#### Source data
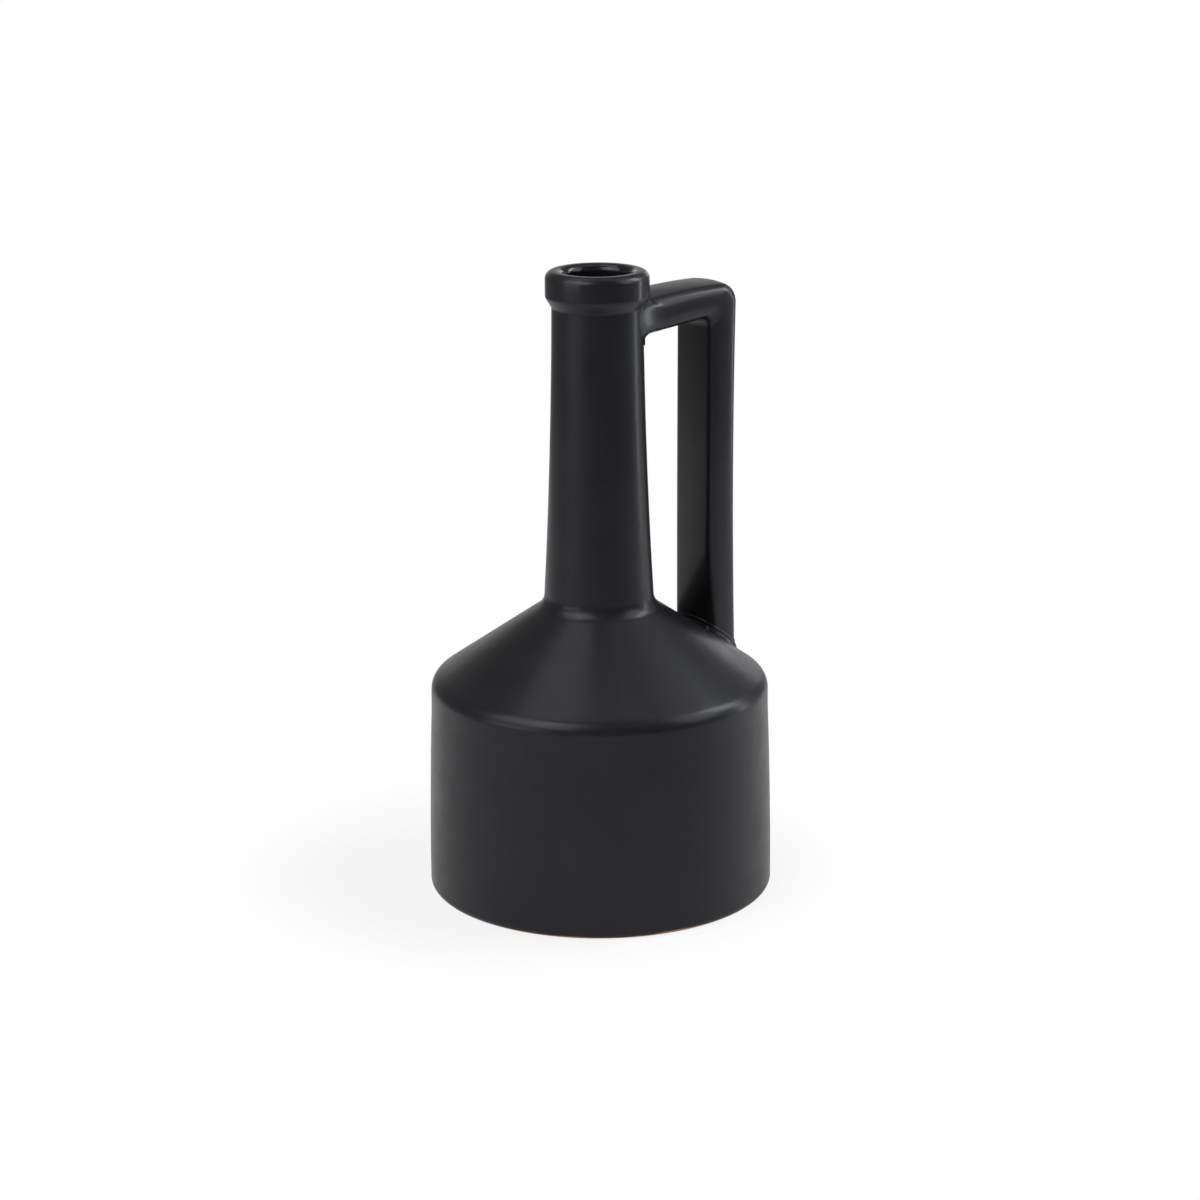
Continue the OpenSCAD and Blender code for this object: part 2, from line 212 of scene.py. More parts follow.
def outer_line():
    """The whole outside, from the foot's ring up to the straight bore of the mouth."""
    foot = (wall_r(FOOT_EDGE_R), 0)
    wall = [(wall_r(z), z) for z in np.arange(FOOT_EDGE_R + LINE_STEP, SEAM_Z, LINE_STEP)]
    neck_levels = np.arange(NECK_Z + 2 * NECK_BLEND_R, NECK_TOP_Z - FLARE_FOOT_R, LINE_STEP)
    neck = [(neck_r(z), z) for z in neck_levels]
    shoulder_edge = (BODY_R, BODY_H)
    neck_foot = (NECK_FOOT_R, NECK_Z)
    neck_top = (NECK_TOP_R, NECK_TOP_Z)
    flare_top = (COLLAR_R, FLARE_TOP_Z)
    rim_out = (COLLAR_R, RIM_Z)
    rim_in = (MOUTH_R, RIM_Z)
    return filled(np.vstack([
        arc((foot[0] - FOOT_RING_W, 0), foot, (foot[0], FLOOR_T), FOOT_EDGE_R),
        wall,
        arc((BODY_R, SEAM_Z), shoulder_edge, neck_foot, SHOULDER_EDGE_R),
        arc(shoulder_edge, neck_foot, neck[0], NECK_BLEND_R),
        neck,
        arc(neck[-1], neck_top, flare_top, FLARE_FOOT_R),
        arc(neck_top, flare_top, rim_out, FLARE_TOP_R),
        arc(flare_top, rim_out, rim_in, LIP_OUT_R),
        arc(rim_out, rim_in, (MOUTH_R, NECK_TOP_Z), LIP_IN_R),
        [(MOUTH_R, NECK_TOP_Z + SLIP_T + STEP_H)],
    ]))


OUTSIDE = outer_line()
LIP_TOP = int(np.argmax(OUTSIDE[:, 1]))


def outer_point(z):
    """Place on the outside at a height, below the lip."""
    return np.array([np.interp(z, OUTSIDE[:LIP_TOP, 1], OUTSIDE[:LIP_TOP, 0]), z])


def outer_stretch(low, high):
    """The outside between two heights, both ends included."""
    line = OUTSIDE[:LIP_TOP]
    heights = line[:, 1]
    between = line[(heights > low + LEVEL_GAP) & (heights < high - LEVEL_GAP)]
    return np.vstack([outer_point(low), between, outer_point(high)])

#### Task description
Reply with the number of lines in the data that include the string "from" and nothing else.

#### Task output
2